At the core of Nemotron 3 is a hybrid latent mixture-of-experts architecture intended to reduce inference costs and improve throughput without requiring every parameter to be active at all times. This approach reflects a broader industry shift toward models that can scale across many collaborating agents while managing latency, context drift, and compute overhead. NVIDIA frames Nemotron 3 as a response to the growing complexity of agentic AI workflows, where multiple models coordinate to complete tasks such as software debugging, cybersecurity analysis, or long-horizon planning.
Nemotron 3 Nano, the smallest model in the family, is positioned as a cost-efficient option for high-volume tasks like summarization, information retrieval, and assistant-style workflows. NVIDIA reports that Nano delivers significantly higher token throughput than its predecessor and supports a one-million-token context window, allowing it to retain and reason over extended inputs. Independent benchmarking organization Artificial Analysis has ranked it favorably among open models of similar size, particularly in terms of efficiency.
The larger Nemotron 3 Super and Ultra models target more complex reasoning scenarios. Super is designed for low-latency multi-agent collaboration, while Ultra is positioned as a higher-capacity reasoning engine for research-heavy or strategic applications. Both models use a 4-bit NVFP4 training format optimized for NVIDIA’s Blackwell architecture, which reduces memory requirements and shortens training times without materially degrading accuracy. This allows larger models to be trained on existing infrastructure rather than requiring entirely new hardware investments.
Alongside the models, NVIDIA has released a substantial collection of open datasets and reinforcement learning tools. These include trillions of tokens spanning pretraining, post-training, and reinforcement learning data, as well as agent safety datasets intended to help teams evaluate real-world behavior. Open-source libraries such as NeMo Gym, NeMo RL, and NeMo Evaluator are intended to support customization, training, and validation of agentic systems.

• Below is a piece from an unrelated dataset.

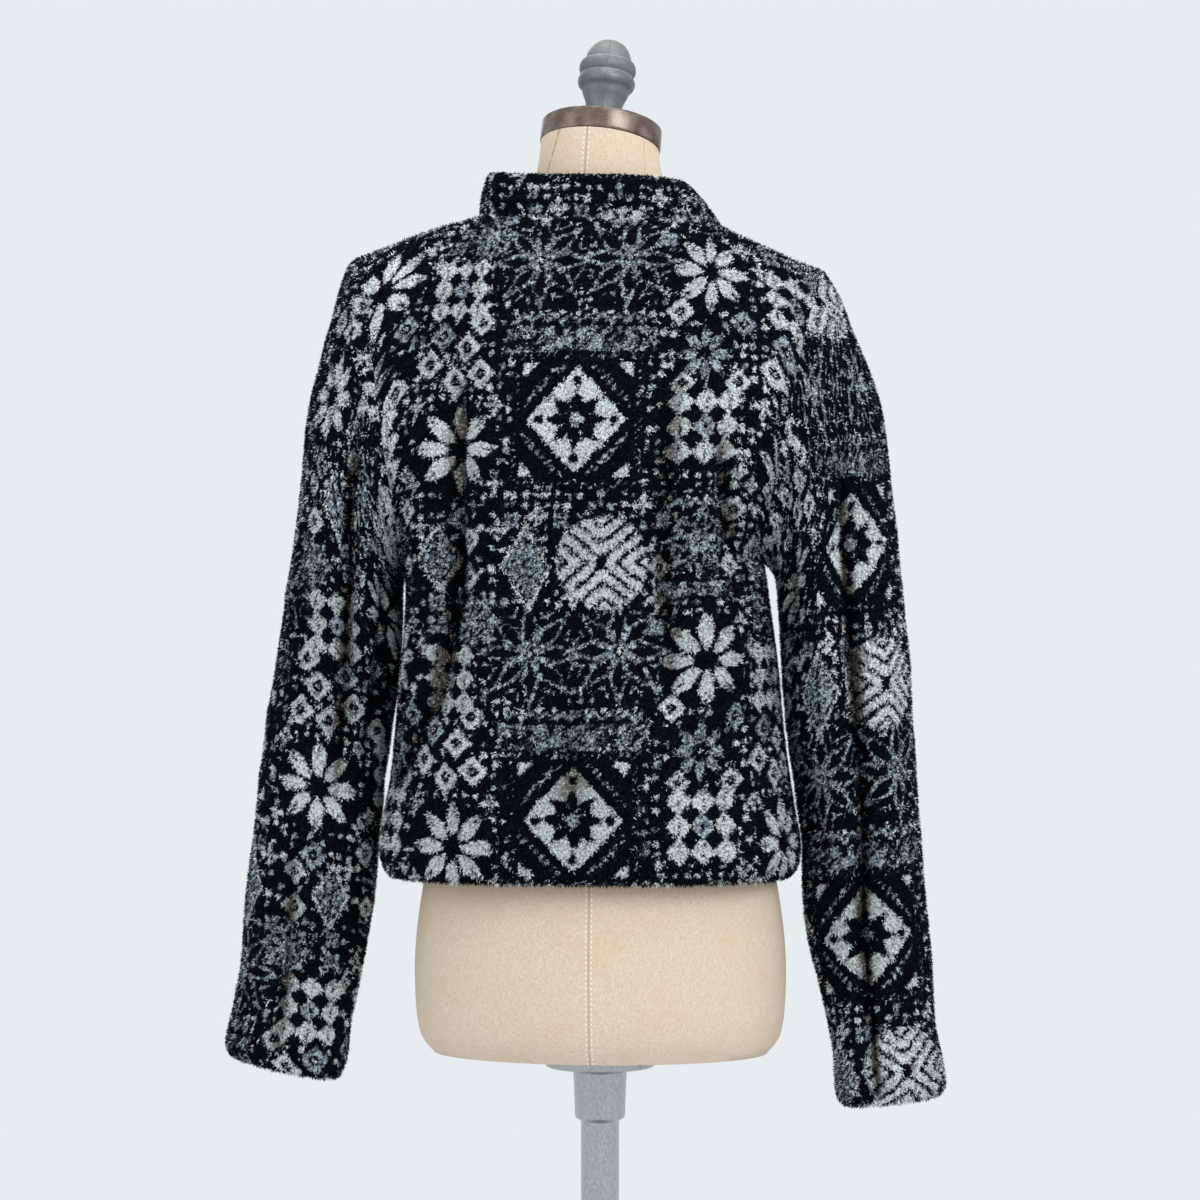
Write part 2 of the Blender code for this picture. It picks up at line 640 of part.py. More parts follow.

Nemotron 3 Nano is already available through open platforms and inference providers, with broader enterprise and cloud support planned. The Super and Ultra models are expected to follow in the first half of 2026. Taken together, the Nemotron 3 release reflects NVIDIA’s strategy to balance open models with specialized tooling, giving developers more control over how agentic AI systems are built, deployed, and governed as they move beyond single-model interactions.